Zayat also struck a sponsorship deal with Monster Energy drinks that made the company a significant presence on Espinoza's silks and American Pharoah's tack; Baffert likewise made a deal to allow a man in a Burger King costume to stand in his box during the race. (Baffert told me after the Preakness that he had been offered $150,000 to let the Burger King mascot near him for that race and turned it down; he said he was paid $200,000 for the Belmont and will donate the money to charity.)

None of this, of course, had any effect on Pharoah. As the horses loaded into the starting gate on Saturday, I turned from a viewing spot on the catwalk that would later be the site of bedlam. I made eye contact with Baffert and he mouthed the word: "Chingon." Clearly: All systems go.

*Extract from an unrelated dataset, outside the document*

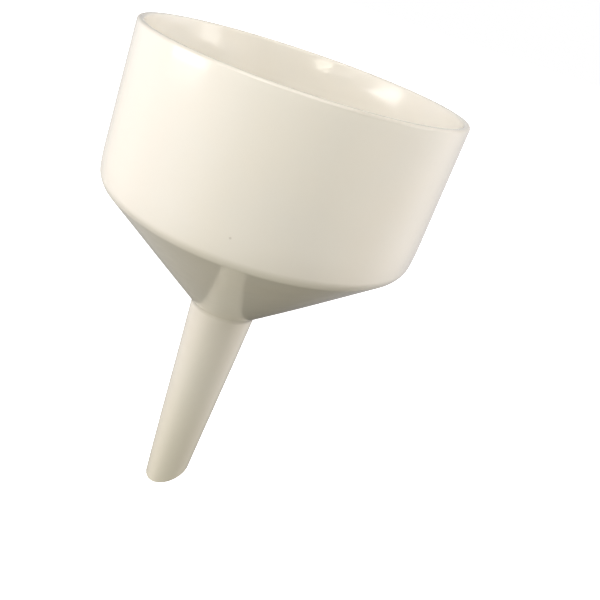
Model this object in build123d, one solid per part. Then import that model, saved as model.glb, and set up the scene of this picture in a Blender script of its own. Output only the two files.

Espinoza, 43, was on Pharoah almost by accident. Garcia rode the colt in his debut, on Aug. 9 at Del Mar. Before the race Pharoah blew up in the paddock, sweating profusely and panicking in front of a bustling crowd. He finished a well-beaten fifth. Baffert, having expected great things, was stunned. For Pharoah's next race, also at Del Mar 25 days later, Baffert changed riders (Garcia was unavailable), and decided to outfit Pharoah with puffy earplugs.

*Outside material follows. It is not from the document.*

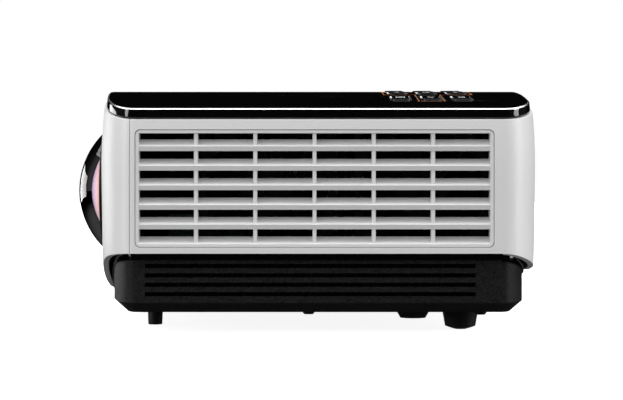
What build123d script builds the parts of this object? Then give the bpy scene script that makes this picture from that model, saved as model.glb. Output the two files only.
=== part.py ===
from build123d import *
from math import asin, cos, sin, sqrt
import os

# A short-throw projector with a tray disc drive in its base. Millimetres, +Z up.
# X runs from the lens (-X) to the sockets (+X), Y from the exhaust side (-Y) to the tray
# side (+Y), and Z = 0 is the surface that the feet stand on.

# ---- Body outline ----
half_width = 143.5          # half size of the white shell along Y
front_apex = -94.4          # front face on the centre line
front_bow = 6.8             # how far the front falls back from its apex to its corners
front_corner = (20.6, 42.0)  # corner length along X and along Y
rear_apex = 117.0
rear_bow = 2.5
rear_corner = (18.0, 29.0)
corner_pull = 0.53          # roundness of the corners, as a share of their lengths
underside = 10.0            # underside of the base
crown_top = 116.8           # highest point of the top cover
crown_rise = 16.0           # how far the cover's crown falls to the long sides
crown_radius = (half_width**2 + crown_rise**2) / (2 * crown_rise)
# Barrel of the walls: share of the body's height, and inset from the widest outline
barrel = ((0.0, 6.5), (0.13, 1.4), (0.33, 0.35), (0.56, 0.0), (0.84, 1.0), (1.02, 2.4))
side_barrel = 0.6           # share of that inset on the long sides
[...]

Baffert's first choice to replace Garcia had been Gary Stevens, but Stevens had undergone recent knee replacement surgery and wasn't ready to resume riding. Baffert tried Rafael Bejarano, but he was unavailable. Baffert tried Mike Smith. Also unavailable. Meanwhile, jockey agent Brian Beach had contacted Baffert and told him that Espinoza was free. Baffert had experienced success in the Triple Crown series with Espinoza before, most notably with War Emblem in 2002. "Victor is pretty calm out there," said Baffert. "I figured maybe he would be good for the horse."

Espinoza won that race by 4¾ lengths and has never lost on Pharoah in seven starts. Baffert's plan in the Belmont was simple: "I'm going to tell Victor to send him," Baffert said two days before the race. "Let him gallop away." That is exactly what Espinoza did. Pharoah hesitated slightly when the starting gate opened, but then Espinoza, much as he had in the colt's wire-to-wire Preakness victory, threw his hands forward and shot Pharoah into the lead. "So much power," said Espinoza, "so much energy."

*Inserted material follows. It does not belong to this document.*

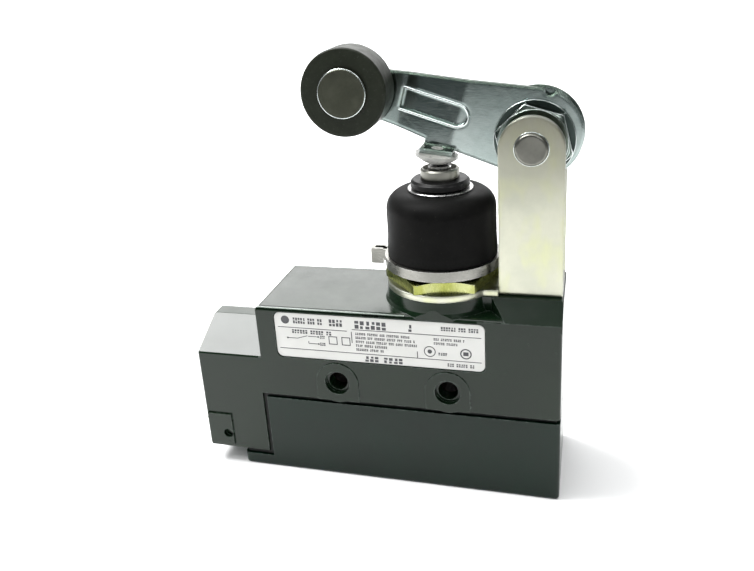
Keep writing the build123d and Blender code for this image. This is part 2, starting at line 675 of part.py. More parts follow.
with BuildPart() as boot:
    with BuildSketch(Plane.XZ):
        with BuildLine():
            Line((BOOT_R - BOOT_WALL, BOOT_BOTTOM), (BOOT_R, BOOT_BOTTOM))
            Line((BOOT_R, BOOT_BOTTOM), (BOOT_R, COLLAR_TOP + 0.4))
            Line((BOOT_R, COLLAR_TOP + 0.4), (BOOT_R - 0.15, 58.0))
            Line((BOOT_R - 0.15, 58.0), (BOOT_R - 0.15, BOOT_TOP - BOOT_SHOULDER))
            RadiusArc(
                (BOOT_R - 0.15, BOOT_TOP - BOOT_SHOULDER),
                (BOOT_R - 0.15 - BOOT_SHOULDER, BOOT_TOP),
                -BOOT_SHOULDER,
            )
            Polyline(
                (BOOT_R - 0.15 - BOOT_SHOULDER, BOOT_TOP),
                (STEM_R + 0.02, BOOT_TOP),
                (STEM_R + 0.02, BOOT_TOP - BOOT_WALL),
                (BOOT_R - 0.15 - BOOT_SHOULDER, BOOT_TOP - BOOT_WALL),
            )
            RadiusArc(
                (BOOT_R - 0.15 - BOOT_SHOULDER, BOOT_TOP - BOOT_WALL),
                (BOOT_R - 0.15 - BOOT_WALL, BOOT_TOP - BOOT_SHOULDER),
                BOOT_SHOULDER - BOOT_WALL,
            )
            Polyline(
                (BOOT_R - 0.15 - BOOT_WALL, BOOT_TOP - BOOT_SHOULDER),
                (BOOT_R - 0.15 - BOOT_WALL, 58.0),
                (BOOT_R - BOOT_WALL, COLLAR_TOP + 0.4),
                (BOOT_R - BOOT_WALL, BOOT_BOTTOM),
            )
        make_face()
    revolve(axis=Axis.Z)
boot.part.label = "rubber_boot"
export_step(boot.part, "parts/rubber_boot.step")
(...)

When the field swung into the first turn, Pharoah was comfortably in front, and completed the first quarter-mile in 24.06 seconds, a soft pace that ensured he would not tire quickly. "I think, in that first turn," said Espinoza, "that was the happiest I've ever been in my life."

A half-mile went in 48.83 seconds and three-quarters of a mile in 1:13.41 seconds. "Ball game," said McCarron. "Victor was just galloping."

Espinoza sat ice cold into the sweeping final turn. Finally, at the top of the stretch, he gave Pharoah his head and the colt exploded. He ran his six quarter-miles in 24.06, 24.77, 24.58, 24.58 again, 24.34 and 24.32. His winning time of 2:26.65 was the fastest in the race since Point Given (also trained by Baffert) in 2001, and the second-fastest Belmont for a Triple Crown winner (behind Secretariat's untouchable 2:24). A trophy that had for so long been elusive was finally taken down with consummate ease.

AFTER GALLOPING around the turn, Espinoza cantered American Pharoah back toward the winner's circle and then all the way to the head of the stretch, the entire length of the grandstand, to a delirious reception. The colt was now in the company of greatness. The Triple Crown is among the most exclusive clubs in any sport. The achievement defines those who achieve it. Some wonder if a Triple Crown will restore racing to its bygone splendor. It will not. But Saturday was not about that. It was about a curse ended and greatness proved. Twenty minutes after the race Belmont remained nearly full, spectators in thrall, refusing to leave. "Look at that," said former New York jockey Richard Migliore, witness to nearly all of the past failures of the last 37 years. "People still standing. Look at them."

It was yet another June evening at Belmont Park, yet another horse running for the Triple Crown, yet another reach at history. Only this time was so different, a prayer answered in the gloaming. This time the horse was right. Now the wait is done.